A self-hosted Jarvis for the paranoid and the curious
Aggregates 27 open-source intelligence feeds into a single local dashboard, then optionally pipes them through an LLM to bark alerts at your phone.

What it does Crucix is a Node.js server that polls 27 public data sources — satellite fire detection, radiation levels, flight tracking, conflict events, economic indicators, market prices — every 15 minutes. It renders everything on a browser dashboard with a 3D globe, flat map, news ticker, and risk gauges. Add API keys for Telegram or Discord and it pushes tiered alerts (FLASH / PRIORITY / ROUTINE) when signals change. Add an LLM and it will chat back, generate trade ideas, and classify alerts with cross-domain correlation.

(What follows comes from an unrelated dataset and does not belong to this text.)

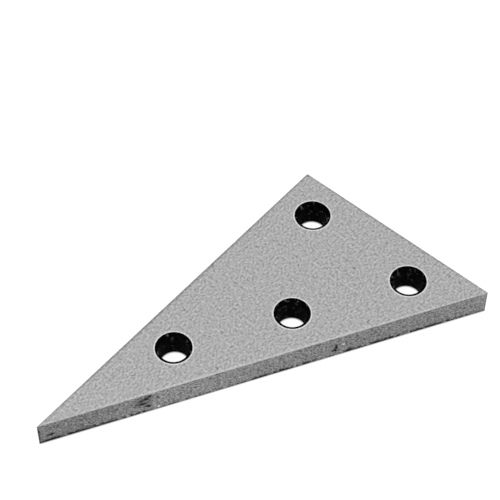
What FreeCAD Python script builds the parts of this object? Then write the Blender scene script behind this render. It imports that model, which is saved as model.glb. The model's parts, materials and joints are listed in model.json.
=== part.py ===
"""Angle plate: a hardened and ground 30-60-90 degree set-up plate with four countersunk bolt holes.

The plate lies on its underside. The right-angle corner is at -X -Y, the long leg runs along +X, the short
leg runs along +Y, and the hypotenuse, called the slope here, joins their far ends. The 30 degree tip is at
the end of the long leg and the 60 degree heel at the end of the short leg. The origin is on the underside,
at the middle of the slope, and +Z points out of the countersunk face. Millimetres and degrees.
"""

import FreeCAD, Part
import enum
import math
import os

import Sketcher

OUT_DIR = "parts"
NODE = "angle_plate"

# Driving dimensions: the sheet's alias, its value, and what it is.
SIZES = [
    ("long_leg", 127.0, "long leg of the sharp-cornered triangle, 5 inches"),
    ("tip_angle", 30.0, "angle between the long leg and the slope"),
    ("thickness", 9.525, "plate thickness, three eighths of an inch"),
    ("tip_flat", 0.2, "width of the flat ground across the tip"),
    ("corner_break", 0.3, "setback of the flats on the other two upright corners"),
    ("edge_break", 0.1, "setback of the break along every edge of both faces"),
    ("hole_diameter", 9.525, "bolt holes, three eighths of an inch"),
    ("countersink_width", 0.9, "width of the countersinks, from the hole to the rim"),
    ("underside_break", 0.15, "setback of the break round each hole on the underside"),
    ("corner_hole_inset", 12.2, "corner hole from each leg"),
    ("heel_hole_leg_inset", 12.7, "heel hole from the short leg"),
    ("heel_hole_slope_inset", 12.6, "heel hole from the slope"),
    ("tip_hole_leg_inset", 12.2, "tip hole from the long leg"),
    ("tip_hole_slope_inset", 13.3, "tip hole from the slope"),
    ("middle_hole_slope_inset", 13.2, "middle hole from the slope"),
]

COUNTERSINK_ANGLE = 120.0  # the whole cone's
SAME_PLACE = 1e-4  # two points nearer than this are one point


class On(enum.IntEnum):
    """The points of a sketch line or circle, as the sketcher numbers them."""

    START = 1
    END = 2
    CENTRE = 3


class Line(enum.IntEnum):
    """Lines that a sketch doesn't draw itself: its own origin, and outline edges brought in from outside."""

    ORIGIN = -1
    LONG_LEG = -3
    SLOPE = -4
    SHORT_LEG = -5


def make_sheet(doc):
    """Puts the driving dimensions into a spreadsheet, one row each, under their aliases."""
    sheet = doc.addObject("Spreadsheet::Sheet", "sizes")
    for row, (alias, value, meaning) in enumerate(SIZES, start=1):
        sheet.set(f"A{row}", alias)
        sheet.set(f"B{row}", str(value))
        sheet.set(f"C{row}", meaning)
        sheet.setAlias(f"B{row}", alias)
    doc.recompute()
    return sheet


def triangle_corners(sheet):
    """The sharp-cornered triangle's corner, tip and heel, with the middle of the slope at the origin."""
    half_long = sheet.long_leg / 2
    half_short = half_long * math.tan(math.radians(sheet.tip_angle))
    corner = FreeCAD.Vector(-half_long, -half_short, 0)
    tip = FreeCAD.Vector(half_long, -half_short, 0)
    heel = FreeCAD.Vector(-half_long, half_short, 0)
    return corner, tip, heel


def add_sketch(body, name):
    """A sketch on the body's own XY plane."""
    sketch = body.newObject("Sketcher::SketchObject", name)
    plane = next(feature for feature in body.Origin.OriginFeatures if feature.Role == "XY_Plane")
    sketch.AttachmentSupport = [(plane, "")]
    sketch.MapMode = "FlatFace"
    return sketch


def dimension(sketch, name, formula, *constraint):
    """Adds a named dimension to a sketch and binds it to the sheet."""
    index = sketch.addConstraint(Sketcher.Constraint(*constraint))
    sketch.renameConstraint(index, name)
    sketch.setExpression(f"Constraints.{name}", formula)


def draw_outline(body, sheet):
    """The right triangle, held by its long leg, its tip angle and the middle of its slope."""
    corner, tip, heel = triangle_corners(sheet)
    sketch = add_sketch(body, "Outline")
    long_leg = sketch.addGeometry(Part.LineSegment(corner, tip))
    slope = sketch.addGeometry(Part.LineSegment(tip, heel))
    short_leg = sketch.addGeometry(Part.LineSegment(heel, corner))
    sketch.addConstraint(
        [
            Sketcher.Constraint("Coincident", long_leg, On.END, slope, On.START),
            Sketcher.Constraint("Coincident", slope, On.END, short_leg, On.START),
            Sketcher.Constraint("Coincident", short_leg, On.END, long_leg, On.START),
            Sketcher.Constraint("Horizontal", long_leg),
            Sketcher.Constraint("Vertical", short_leg),
            Sketcher.Constraint("Symmetric", slope, On.START, slope, On.END, Line.ORIGIN, On.START),
        ]
    )
    dimension(sketch, "long_leg", "sizes.long_leg", "Distance", long_leg, sheet.long_leg)
    at_tip = ("Angle", slope, On.START, long_leg, On.END, math.radians(sheet.tip_angle))
    dimension(sketch, "tip_angle", "sizes.tip_angle * 1 deg", *at_tip)
    return sketch


def pad_outline(body, outline):
    """The blank, sawn and ground to thickness."""
    pad = body.newObject("PartDesign::Pad", "Blank")
    pad.Profile = outline
    pad.setExpression("Length", "sizes.thickness")
    return pad


def edge_names(feature, wanted):
    """The names of the feature's edges that pass the test."""
    edges = enumerate(feature.Shape.Edges, start=1)
    return [f"Edge{number}" for number, edge in edges if wanted(edge)]


def is_upright_at(edge, corner):
    """Whether the edge stands upright over that corner of the triangle."""
    return all(math.dist((v.X, v.Y), (corner.x, corner.y)) < SAME_PLACE for v in edge.Vertexes)


def is_level_at(edge, heights):
    """Whether the whole edge lies at one of those heights."""
    box = edge.BoundBox
    return any(abs(box.ZMin - z) < SAME_PLACE and abs(box.ZMax - z) < SAME_PLACE for z in heights)


def add_chamfer(body, name, base, wanted, formula):
    """An equal-sided chamfer on the base feature's edges that pass the test."""
    body.Document.recompute()
    chamfer = body.newObject("PartDesign::Chamfer", name)
    chamfer.Base = (base, edge_names(base, wanted))
    chamfer.setExpression("Size", formula)
    return chamfer


def break_upright_corners(body, blank, sheet):
    """Small flats down the upright corners: the tip's is set by its width, the others by their setback."""
    corner, tip, heel = triangle_corners(sheet)
    tip_setback = "sizes.tip_flat / 2 / sin(sizes.tip_angle * 1 deg / 2)"
    blunted = add_chamfer(body, "TipFlat", blank, lambda edge: is_upright_at(edge, tip), tip_setback)

    def is_other_corner(edge):
        return is_upright_at(edge, corner) or is_upright_at(edge, heel)

    return add_chamfer(body, "CornerBreaks", blunted, is_other_corner, "sizes.corner_break")


def break_outer_edges(body, blunted, sheet):
    """The stoned break along every outer edge of the top face and the underside."""
    faces = (0, sheet.thickness)
    return add_chamfer(body, "EdgeBreaks", blunted, lambda edge: is_level_at(edge, faces), "sizes.edge_break")


def hole_places(sheet):
    """First guesses for the hole centres: corner, heel, middle, tip. The sketch's constraints settle them."""
    corner, tip, heel = triangle_corners(sheet)
    along = FreeCAD.Vector(1, 0, 0)
    across = FreeCAD.Vector(0, 1, 0)
    corner_hole = corner + (along + across) * sheet.corner_hole_inset
    heel_hole = heel + along * sheet.heel_hole_leg_inset - across * 2 * sheet.heel_hole_slope_inset
    tip_hole = tip + across * sheet.tip_hole_leg_inset - along * 4 * sheet.tip_hole_slope_inset
    return corner_hole, heel_hole, (heel_hole + tip_hole) / 2, tip_hole


def draw_holes(body, outline, sheet):
    """Four circles on the top face, each held from the outline's own edges."""
    sketch = add_sketch(body, "HoleCentres")
    sketch.setExpression(".AttachmentOffset.Base.z", "sizes.thickness")
    body.Document.recompute()
    for number in range(1, 4):
        sketch.addExternal(outline.Name, f"Edge{number}")
    up = FreeCAD.Vector(0, 0, 1)
    places = hole_places(sheet)
    circles = [sketch.addGeometry(Part.Circle(place, up, sheet.hole_diameter / 2)) for place in places]
    corner_hole, heel_hole, middle_hole, tip_hole = circles
    for other in circles[1:]:
        sketch.addConstraint(Sketcher.Constraint("Equal", corner_hole, other))
    dimension(sketch, "hole_diameter", "sizes.hole_diameter", "Diameter", corner_hole, sheet.hole_diameter)
    for name, size, hole, line in (
        ("corner_from_long_leg", "corner_hole_inset", corner_hole, Line.LONG_LEG),
        ("corner_from_short_leg", "corner_hole_inset", corner_hole, Line.SHORT_LEG),
        ("heel_from_short_leg", "heel_hole_leg_inset", heel_hole, Line.SHORT_LEG),
        ("heel_from_slope", "heel_hole_slope_inset", heel_hole, Line.SLOPE),
        ("tip_from_long_leg", "tip_hole_leg_inset", tip_hole, Line.LONG_LEG),
        ("tip_from_slope", "tip_hole_slope_inset", tip_hole, Line.SLOPE),
        ("middle_from_slope", "middle_hole_slope_inset", middle_hole, Line.SLOPE),
    ):
        dimension(sketch, name, f"sizes.{size}", "Distance", hole, On.CENTRE, line, getattr(sheet, size))
    keep_middle_hole_midway(sketch, middle_hole, heel_hole, tip_hole)
    return sketch


def keep_middle_hole_midway(sketch, middle_hole, heel_hole, tip_hole):
    """Two construction lines of equal length hold the middle hole as far from one neighbour as the other."""
    rays = []
    for neighbour in (heel_hole, tip_hole):
        start = sketch.getPoint(middle_hole, On.CENTRE)
        end = sketch.getPoint(neighbour, On.CENTRE)
        ray = sketch.addGeometry(Part.LineSegment(start, end), True)
        sketch.addConstraint(Sketcher.Constraint("Coincident", ray, On.START, middle_hole, On.CENTRE))
        sketch.addConstraint(Sketcher.Constraint("Coincident", ray, On.END, neighbour, On.CENTRE))
        rays.append(ray)
    sketch.addConstraint(Sketcher.Constraint("Equal", *rays))


def drill_holes(body, centres):
    """Through holes, countersunk from the top face."""
    body.Document.recompute()
    holes = body.newObject("PartDesign::Hole", "BoltHoles")
    holes.Profile = centres
    body.Document.recompute()
    holes.ThreadType = "None"
    holes.DepthType = "ThroughAll"
    holes.setExpression("Diameter", "sizes.hole_diameter")
    holes.HoleCutType = "Countersink"
    holes.HoleCutCustomValues = True
    holes.HoleCutCountersinkAngle = COUNTERSINK_ANGLE
    holes.setExpression("HoleCutDiameter", "sizes.hole_diameter + 2 * sizes.countersink_width")
    return holes


def break_underside_mouths(body, holes):
    """The small break round each hole on the underside."""

    def is_mouth(edge):
        return edge.Curve.TypeId == "Part::GeomCircle" and is_level_at(edge, (0,))

    return add_chamfer(body, "UndersideBreaks", holes, is_mouth, "sizes.underside_break")


def build_plate(doc, sheet):
    """The whole plate, in the order in which it is made: ground blank, broken edges, then the holes."""
    body = doc.addObject("PartDesign::Body", "Plate")
    body.Label = NODE
    outline = draw_outline(body, sheet)
    blank = pad_outline(body, outline)
    blunted = break_upright_corners(body, blank, sheet)
    break_outer_edges(body, blunted, sheet)
    centres = draw_holes(body, outline, sheet)
    holes = drill_holes(body, centres)
    break_underside_mouths(body, holes)
    doc.recompute()
    return body


def check(doc, body):
    """Stops if any object failed, or if the plate isn't one valid solid."""
    for item in doc.Objects:
        if {"Invalid", "Error"} & set(item.State):
            raise RuntimeError(f"{item.Name} failed: {item.State}")
    shape = body.Shape
    if shape.isNull() or not shape.isValid() or len(shape.Solids) != 1:
        raise RuntimeError(f"{body.Label} isn't one valid solid")


def export(body):
    """Writes the plate's STEP file under its node's name."""
    os.makedirs(OUT_DIR, exist_ok=True)
    body.Shape.exportStep(os.path.join(OUT_DIR, f"{body.Label}.step"))


def main():
    doc = FreeCAD.newDocument("angle_plate")
    sheet = make_sheet(doc)
    plate = build_plate(doc, sheet)
    check(doc, plate)
    export(plate)
    print(f"{plate.Label}: {plate.Shape.Volume:.1f} mm3, box {plate.Shape.BoundBox}")


main()
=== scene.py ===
"""The looks of a 30-60-90 degree angle plate of hardened steel: ground all over, stoned at its edges, with
four blackened, countersunk bolt holes, lying on a pale floor.

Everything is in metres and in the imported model's own frame: +X along the long leg from the right-angle corner
to the 30 degree tip, +Y along the short leg to the 60 degree heel, +Z up out of the countersunk face, and the
origin on the underside at the middle of the hypotenuse, which is called the slope here.
"""

import json
import logging
import math
from collections.abc import Iterator
from dataclasses import dataclass, field, replace
from enum import Enum

import bmesh
import bpy
from mathutils import Euler, Matrix, Vector, noise


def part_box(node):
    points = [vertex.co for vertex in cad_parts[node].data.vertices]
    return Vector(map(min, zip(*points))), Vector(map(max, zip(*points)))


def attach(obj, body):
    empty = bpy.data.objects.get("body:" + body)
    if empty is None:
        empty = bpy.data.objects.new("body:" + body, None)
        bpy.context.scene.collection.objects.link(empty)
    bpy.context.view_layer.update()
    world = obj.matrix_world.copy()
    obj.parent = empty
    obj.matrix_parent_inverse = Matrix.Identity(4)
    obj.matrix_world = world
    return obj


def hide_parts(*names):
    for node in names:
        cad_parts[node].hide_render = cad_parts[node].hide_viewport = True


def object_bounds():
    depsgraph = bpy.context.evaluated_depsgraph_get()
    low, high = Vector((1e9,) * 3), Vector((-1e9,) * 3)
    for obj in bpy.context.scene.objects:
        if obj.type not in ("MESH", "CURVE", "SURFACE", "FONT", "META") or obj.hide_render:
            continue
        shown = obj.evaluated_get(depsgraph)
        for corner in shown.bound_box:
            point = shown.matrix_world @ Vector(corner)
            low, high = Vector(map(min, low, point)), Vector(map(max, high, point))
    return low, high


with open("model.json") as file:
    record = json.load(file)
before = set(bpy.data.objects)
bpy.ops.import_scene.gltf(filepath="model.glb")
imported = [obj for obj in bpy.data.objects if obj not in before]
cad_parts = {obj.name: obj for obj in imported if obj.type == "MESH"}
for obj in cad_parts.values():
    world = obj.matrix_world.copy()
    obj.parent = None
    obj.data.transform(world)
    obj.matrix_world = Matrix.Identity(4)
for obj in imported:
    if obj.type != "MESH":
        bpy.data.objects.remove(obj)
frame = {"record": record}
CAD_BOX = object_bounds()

logging.basicConfig(level=logging.INFO, format="%(message)s")
log = logging.getLogger("angle_plate")

MM = 0.001
NODE = "angle_plate"
BODY = "root"


class Finish(Enum):
    """The plate's finishes, in the order of its material slots."""

    GROUND_FACE = 0
    GROUND_SIDE = 1
    STONED_BREAK = 2
    BURNISHED_LIP = 3
    BLACKENED_HOLE = 4


class Surface(Enum):
    """The plate's faces that carry marks."""

    TOP = "the countersunk face"
    SLOPE = "the side along the hypotenuse"


def linear(hex_colour: str) -> tuple[float, float, float, float]:
    """Turns an sRGB colour into the linear values that shaders work in.

    Args:
        hex_colour: The colour as "#RRGGBB".

    Returns:
        Linear red, green and blue, and an alpha of 1.
    """
    channels = [int(hex_colour[i : i + 2], 16) / 255 for i in (1, 3, 5)]
    values = [c / 12.92 if c <= 0.04045 else ((c + 0.055) / 1.055) ** 2.4 for c in channels]
    return (*values, 1.0)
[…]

The interesting bit The “sweep delta” panel: instead of drowning you in raw feeds, Crucix computes what actually changed since the last run — escalations, de-escalations, new signals — and surfaces only the diff. That turns a firehose of OSINT into something you can scan in seconds. The LLM layer is optional and gracefully degrades to rule-based alerting if your API key expires or the provider is down.
Key highlights
- Single dependency: Express. Everything else is native Node.js 22+ (fetch, ESM, top-level await).
- 3D WebGL globe with flight corridor arcs, plus a “VISUALS LITE” mode that strips animations for mobile or low-end hardware.
- Two-way Telegram and Discord bots:
/brief,/sweep,/status, plus portfolio tracking if you wire in Alpaca. - Docker-ready with volume-mounted persistence in
./runs/. - AGPL v3. No cloud, no telemetry, no subscription. The README includes a token scam warning, which is either admirable transparency or a sign of a community that needed the reminder.
Caveats
- The dashboard is empty for 30–60 seconds on first load while the initial sweep runs; the README admits this and suggests patience.
npm run devcan fail silently on Windows PowerShell; the workaround is runningnode --trace-warnings server.mjsdirectly or using a diagnostic script.- Three API keys (FRED, NASA FIRMS, EIA) are labeled “required for best results” — not strictly mandatory, but the economic and satellite data is significantly degraded without them.
Verdict Worth a spin if you are an OSINT hobbyist, a trader who distrusts SaaS dashboards, or a journalist who wants to self-host a world-monitoring stack. Skip it if you need enterprise SLAs, collaborative editing, or anything that isn’t fundamentally “read-only monitoring with chatbot garnish.”